My signal feeds into an ISP supplied modem, then to a TP-LINK TL-WR841N wifi router, then to a switch. I decided to ping 8.8.8.8 from a F20 PC (connected to the switch) and a Pi (running on wifi). I have attached the results from both PC & wifi. Look at seq # 155 to 175. Does this look reasonable? During this test there was no unusual load on the router.
Interested in opinions on the ping test. Next step is to change the cable from modem to router. Let's see if that makes a difference. If anyone knows a way to extract info from the TL-WR841N I would be grateful.

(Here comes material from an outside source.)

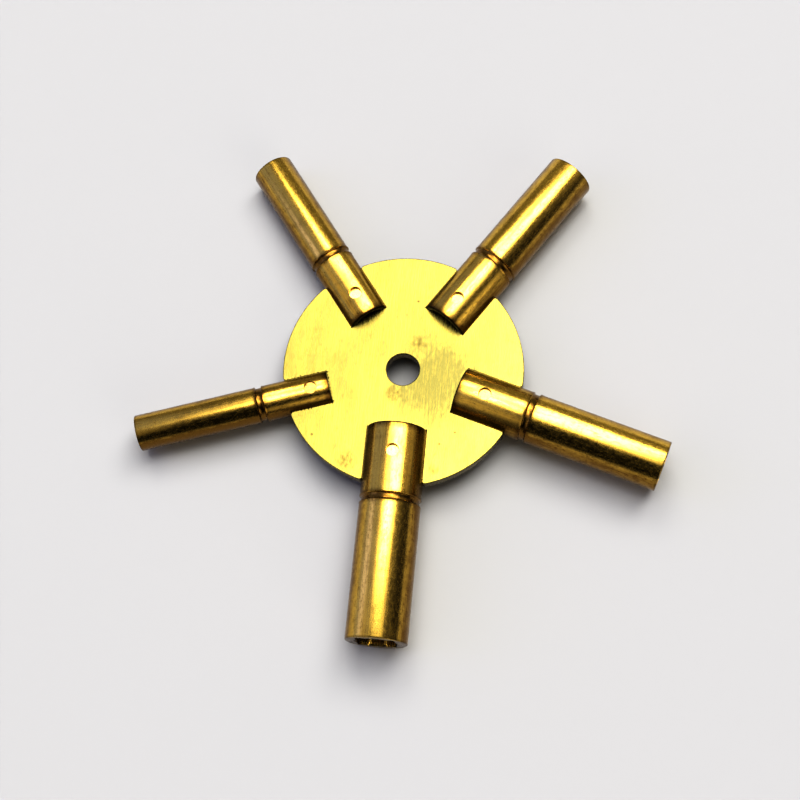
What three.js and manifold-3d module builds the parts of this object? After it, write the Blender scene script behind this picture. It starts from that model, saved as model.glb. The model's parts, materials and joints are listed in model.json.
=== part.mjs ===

Distribution: CentOS, RHEL, Fedora, Debian, Ubuntu, LinuxMint, Kali Linux, Raspbian
Posts: 166
Rep:
There may be issue with DNS resolution.
What is your Primary and Secondary DNS configuration ? If they are provided by your ISP, Change to 8.8.8.8 and try to access it again.
I changed DNS to 8.8.8.8 on my desktop and, after ifdown/ifup, browsing is a much smoother experience. I will give it a day or 2 before marking this as solved. I will note that the pings are still showing large gaps - maybe this is normal!
I suppose a concern of this action is that I am tying my DNS to Google? Is that right? is there an alternative?